* Start DATA LINES *

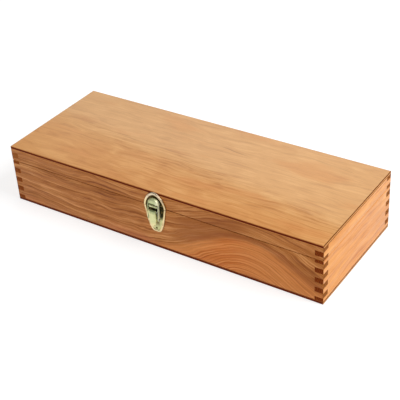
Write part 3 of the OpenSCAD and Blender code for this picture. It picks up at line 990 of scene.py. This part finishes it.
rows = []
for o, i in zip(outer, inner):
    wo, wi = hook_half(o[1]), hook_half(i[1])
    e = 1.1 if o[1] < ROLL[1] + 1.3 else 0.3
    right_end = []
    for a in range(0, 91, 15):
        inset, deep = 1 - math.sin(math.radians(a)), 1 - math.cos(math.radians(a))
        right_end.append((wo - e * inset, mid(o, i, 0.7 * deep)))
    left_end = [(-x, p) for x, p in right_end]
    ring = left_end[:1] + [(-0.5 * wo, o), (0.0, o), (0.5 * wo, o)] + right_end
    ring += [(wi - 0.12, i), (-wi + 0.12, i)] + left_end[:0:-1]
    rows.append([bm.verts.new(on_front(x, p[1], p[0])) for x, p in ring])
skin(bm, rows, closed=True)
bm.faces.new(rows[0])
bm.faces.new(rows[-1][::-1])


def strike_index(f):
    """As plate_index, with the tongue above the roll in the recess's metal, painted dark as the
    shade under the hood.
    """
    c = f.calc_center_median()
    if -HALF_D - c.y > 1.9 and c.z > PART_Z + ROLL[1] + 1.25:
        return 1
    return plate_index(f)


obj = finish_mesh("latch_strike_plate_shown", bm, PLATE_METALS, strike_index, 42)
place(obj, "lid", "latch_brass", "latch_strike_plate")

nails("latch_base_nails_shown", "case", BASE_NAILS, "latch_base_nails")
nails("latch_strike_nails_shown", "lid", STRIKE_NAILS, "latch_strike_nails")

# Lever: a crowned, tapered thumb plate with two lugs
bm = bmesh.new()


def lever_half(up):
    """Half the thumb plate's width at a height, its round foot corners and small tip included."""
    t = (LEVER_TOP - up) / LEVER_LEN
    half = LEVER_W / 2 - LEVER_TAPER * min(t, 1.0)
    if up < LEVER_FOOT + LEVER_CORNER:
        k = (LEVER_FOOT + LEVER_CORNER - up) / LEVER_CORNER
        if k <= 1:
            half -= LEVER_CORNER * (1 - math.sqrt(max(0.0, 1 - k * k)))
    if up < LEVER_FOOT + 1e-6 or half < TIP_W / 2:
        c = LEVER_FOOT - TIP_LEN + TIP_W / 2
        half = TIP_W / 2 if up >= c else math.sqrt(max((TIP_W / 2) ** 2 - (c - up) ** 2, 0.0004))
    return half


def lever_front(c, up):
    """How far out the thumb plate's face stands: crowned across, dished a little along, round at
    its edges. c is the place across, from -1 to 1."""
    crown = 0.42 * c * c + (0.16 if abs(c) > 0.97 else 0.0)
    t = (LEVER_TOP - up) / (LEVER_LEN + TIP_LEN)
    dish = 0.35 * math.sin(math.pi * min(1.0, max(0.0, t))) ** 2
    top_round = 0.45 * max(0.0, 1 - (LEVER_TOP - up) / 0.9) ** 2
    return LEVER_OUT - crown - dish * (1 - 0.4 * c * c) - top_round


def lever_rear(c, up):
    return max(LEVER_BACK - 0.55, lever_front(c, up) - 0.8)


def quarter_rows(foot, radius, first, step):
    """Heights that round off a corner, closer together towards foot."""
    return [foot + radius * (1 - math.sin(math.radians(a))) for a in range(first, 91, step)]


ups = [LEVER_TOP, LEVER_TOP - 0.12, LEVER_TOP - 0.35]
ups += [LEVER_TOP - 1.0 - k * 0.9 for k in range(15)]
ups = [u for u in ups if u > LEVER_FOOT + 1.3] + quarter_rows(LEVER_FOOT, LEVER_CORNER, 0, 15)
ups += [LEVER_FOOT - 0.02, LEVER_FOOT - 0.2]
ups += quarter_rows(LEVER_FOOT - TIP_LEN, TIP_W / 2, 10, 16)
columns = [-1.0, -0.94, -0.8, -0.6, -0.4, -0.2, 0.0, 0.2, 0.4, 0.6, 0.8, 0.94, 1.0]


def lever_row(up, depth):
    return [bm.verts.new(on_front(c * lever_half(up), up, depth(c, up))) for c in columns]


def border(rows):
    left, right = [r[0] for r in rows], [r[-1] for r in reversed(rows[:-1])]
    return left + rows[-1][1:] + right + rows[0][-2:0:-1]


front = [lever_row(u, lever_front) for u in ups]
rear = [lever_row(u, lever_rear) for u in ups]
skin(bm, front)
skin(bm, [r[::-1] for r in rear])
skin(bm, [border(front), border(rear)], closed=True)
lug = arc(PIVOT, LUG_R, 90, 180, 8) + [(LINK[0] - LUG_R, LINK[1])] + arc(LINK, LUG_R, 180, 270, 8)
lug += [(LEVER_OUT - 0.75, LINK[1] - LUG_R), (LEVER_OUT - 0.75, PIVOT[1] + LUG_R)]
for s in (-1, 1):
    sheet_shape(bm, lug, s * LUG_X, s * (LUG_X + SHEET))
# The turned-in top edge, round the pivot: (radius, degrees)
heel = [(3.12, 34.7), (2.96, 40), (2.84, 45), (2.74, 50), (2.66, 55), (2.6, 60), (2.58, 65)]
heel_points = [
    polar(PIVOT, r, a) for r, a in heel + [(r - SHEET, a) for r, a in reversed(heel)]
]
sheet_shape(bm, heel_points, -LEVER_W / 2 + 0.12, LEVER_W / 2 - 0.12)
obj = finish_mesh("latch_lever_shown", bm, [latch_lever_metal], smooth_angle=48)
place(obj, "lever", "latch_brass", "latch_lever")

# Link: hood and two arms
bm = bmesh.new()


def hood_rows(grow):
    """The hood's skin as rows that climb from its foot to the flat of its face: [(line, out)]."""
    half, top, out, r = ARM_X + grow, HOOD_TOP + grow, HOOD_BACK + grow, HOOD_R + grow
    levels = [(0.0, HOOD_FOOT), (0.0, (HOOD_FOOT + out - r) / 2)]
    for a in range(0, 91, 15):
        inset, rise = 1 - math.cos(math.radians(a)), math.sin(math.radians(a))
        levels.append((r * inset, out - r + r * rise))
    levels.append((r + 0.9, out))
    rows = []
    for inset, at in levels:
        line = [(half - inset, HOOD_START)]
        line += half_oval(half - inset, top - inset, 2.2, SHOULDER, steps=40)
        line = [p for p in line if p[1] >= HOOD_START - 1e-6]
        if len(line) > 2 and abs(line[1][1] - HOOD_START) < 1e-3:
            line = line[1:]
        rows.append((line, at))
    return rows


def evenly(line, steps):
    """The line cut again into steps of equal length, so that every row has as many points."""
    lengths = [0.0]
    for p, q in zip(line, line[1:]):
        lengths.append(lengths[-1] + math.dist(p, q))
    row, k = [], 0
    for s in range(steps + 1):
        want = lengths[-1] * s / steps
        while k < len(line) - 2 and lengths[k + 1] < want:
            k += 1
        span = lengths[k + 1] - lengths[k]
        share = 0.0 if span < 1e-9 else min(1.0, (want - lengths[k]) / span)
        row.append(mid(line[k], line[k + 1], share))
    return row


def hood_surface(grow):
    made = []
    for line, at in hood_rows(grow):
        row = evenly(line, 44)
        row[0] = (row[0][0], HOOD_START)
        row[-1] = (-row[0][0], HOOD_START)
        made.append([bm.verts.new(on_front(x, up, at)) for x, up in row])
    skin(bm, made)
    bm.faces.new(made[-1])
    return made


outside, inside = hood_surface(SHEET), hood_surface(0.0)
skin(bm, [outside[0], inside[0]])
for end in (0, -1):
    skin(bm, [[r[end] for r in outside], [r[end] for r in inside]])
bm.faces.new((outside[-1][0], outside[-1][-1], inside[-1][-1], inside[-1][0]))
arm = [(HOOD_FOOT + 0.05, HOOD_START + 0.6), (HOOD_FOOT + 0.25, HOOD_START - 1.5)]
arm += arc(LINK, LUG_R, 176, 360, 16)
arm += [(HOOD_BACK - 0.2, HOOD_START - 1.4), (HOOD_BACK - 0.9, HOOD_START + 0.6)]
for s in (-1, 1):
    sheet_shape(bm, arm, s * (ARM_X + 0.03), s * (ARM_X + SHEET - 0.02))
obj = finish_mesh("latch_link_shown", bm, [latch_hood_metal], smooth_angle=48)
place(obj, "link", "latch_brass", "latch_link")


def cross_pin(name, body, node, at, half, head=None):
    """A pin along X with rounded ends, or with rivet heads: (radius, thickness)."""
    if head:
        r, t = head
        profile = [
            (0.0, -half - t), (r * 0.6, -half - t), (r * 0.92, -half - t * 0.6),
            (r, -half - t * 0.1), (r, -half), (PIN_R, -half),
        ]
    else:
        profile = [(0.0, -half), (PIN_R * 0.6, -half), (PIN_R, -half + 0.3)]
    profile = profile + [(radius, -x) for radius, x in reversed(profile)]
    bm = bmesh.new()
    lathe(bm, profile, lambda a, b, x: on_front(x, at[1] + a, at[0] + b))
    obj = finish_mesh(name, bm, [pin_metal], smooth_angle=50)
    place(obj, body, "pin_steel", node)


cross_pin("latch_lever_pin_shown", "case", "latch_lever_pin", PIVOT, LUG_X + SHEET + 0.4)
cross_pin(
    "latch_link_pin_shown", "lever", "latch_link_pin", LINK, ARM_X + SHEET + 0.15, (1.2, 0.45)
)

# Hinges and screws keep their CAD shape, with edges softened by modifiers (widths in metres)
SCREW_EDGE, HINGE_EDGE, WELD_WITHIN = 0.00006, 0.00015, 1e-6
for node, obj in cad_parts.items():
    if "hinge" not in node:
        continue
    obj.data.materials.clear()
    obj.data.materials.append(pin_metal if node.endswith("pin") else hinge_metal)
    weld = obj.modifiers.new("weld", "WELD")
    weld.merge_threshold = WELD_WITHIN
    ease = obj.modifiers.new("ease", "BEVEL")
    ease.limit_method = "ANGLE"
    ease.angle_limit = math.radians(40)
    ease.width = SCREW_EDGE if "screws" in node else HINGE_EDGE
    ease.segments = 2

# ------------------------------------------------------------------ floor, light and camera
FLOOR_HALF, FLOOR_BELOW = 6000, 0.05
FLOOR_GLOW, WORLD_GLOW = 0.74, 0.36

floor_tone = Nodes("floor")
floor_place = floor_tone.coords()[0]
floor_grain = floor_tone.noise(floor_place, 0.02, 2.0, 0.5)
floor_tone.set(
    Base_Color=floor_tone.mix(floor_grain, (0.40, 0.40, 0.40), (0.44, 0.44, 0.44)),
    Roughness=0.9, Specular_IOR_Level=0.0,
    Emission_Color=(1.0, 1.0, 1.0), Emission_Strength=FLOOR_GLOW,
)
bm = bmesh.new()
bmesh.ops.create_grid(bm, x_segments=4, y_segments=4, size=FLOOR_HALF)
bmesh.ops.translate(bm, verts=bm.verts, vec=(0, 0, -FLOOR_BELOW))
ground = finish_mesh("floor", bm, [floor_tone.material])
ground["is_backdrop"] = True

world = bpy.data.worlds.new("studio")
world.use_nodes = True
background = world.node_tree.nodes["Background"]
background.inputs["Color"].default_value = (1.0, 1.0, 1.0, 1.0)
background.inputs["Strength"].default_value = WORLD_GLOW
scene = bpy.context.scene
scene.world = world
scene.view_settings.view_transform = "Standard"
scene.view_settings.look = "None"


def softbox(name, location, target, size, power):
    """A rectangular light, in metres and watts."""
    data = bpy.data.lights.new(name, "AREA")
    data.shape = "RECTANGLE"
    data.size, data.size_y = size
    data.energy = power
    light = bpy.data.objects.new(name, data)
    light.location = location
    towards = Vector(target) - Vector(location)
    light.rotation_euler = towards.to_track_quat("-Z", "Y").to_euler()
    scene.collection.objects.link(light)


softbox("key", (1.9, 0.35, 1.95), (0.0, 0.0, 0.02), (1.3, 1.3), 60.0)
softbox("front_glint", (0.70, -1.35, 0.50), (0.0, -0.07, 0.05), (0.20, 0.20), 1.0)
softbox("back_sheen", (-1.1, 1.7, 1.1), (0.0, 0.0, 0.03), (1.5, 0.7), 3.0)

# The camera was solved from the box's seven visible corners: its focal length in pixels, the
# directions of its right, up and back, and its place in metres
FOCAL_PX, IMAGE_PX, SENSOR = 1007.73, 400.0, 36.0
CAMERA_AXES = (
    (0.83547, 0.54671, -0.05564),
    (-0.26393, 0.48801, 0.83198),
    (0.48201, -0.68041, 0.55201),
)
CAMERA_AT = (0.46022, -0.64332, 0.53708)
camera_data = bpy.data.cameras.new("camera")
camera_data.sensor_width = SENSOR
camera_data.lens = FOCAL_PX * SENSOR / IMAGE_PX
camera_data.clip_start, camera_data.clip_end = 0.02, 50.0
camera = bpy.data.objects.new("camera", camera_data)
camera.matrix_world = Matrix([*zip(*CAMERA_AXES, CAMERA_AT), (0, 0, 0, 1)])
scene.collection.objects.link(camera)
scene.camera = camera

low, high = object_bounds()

* End DATA LINES *

> [STATED GOAL] Return exactly the lines from the beginning of the data above through the one containing "bm.faces.new(rows[-1][::-1])", please. Include both end lines and add nothing else.

> [COMPLETE OUTPUT]
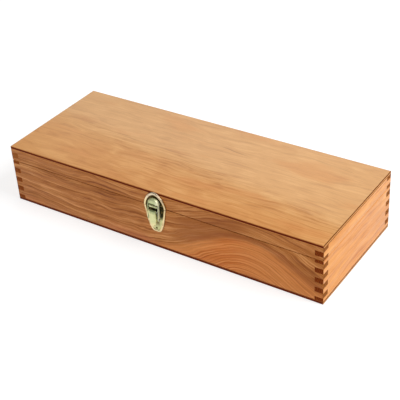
Write part 3 of the OpenSCAD and Blender code for this picture. It picks up at line 990 of scene.py. This part finishes it.
rows = []
for o, i in zip(outer, inner):
    wo, wi = hook_half(o[1]), hook_half(i[1])
    e = 1.1 if o[1] < ROLL[1] + 1.3 else 0.3
    right_end = []
    for a in range(0, 91, 15):
        inset, deep = 1 - math.sin(math.radians(a)), 1 - math.cos(math.radians(a))
        right_end.append((wo - e * inset, mid(o, i, 0.7 * deep)))
    left_end = [(-x, p) for x, p in right_end]
    ring = left_end[:1] + [(-0.5 * wo, o), (0.0, o), (0.5 * wo, o)] + right_end
    ring += [(wi - 0.12, i), (-wi + 0.12, i)] + left_end[:0:-1]
    rows.append([bm.verts.new(on_front(x, p[1], p[0])) for x, p in ring])
skin(bm, rows, closed=True)
bm.faces.new(rows[0])
bm.faces.new(rows[-1][::-1])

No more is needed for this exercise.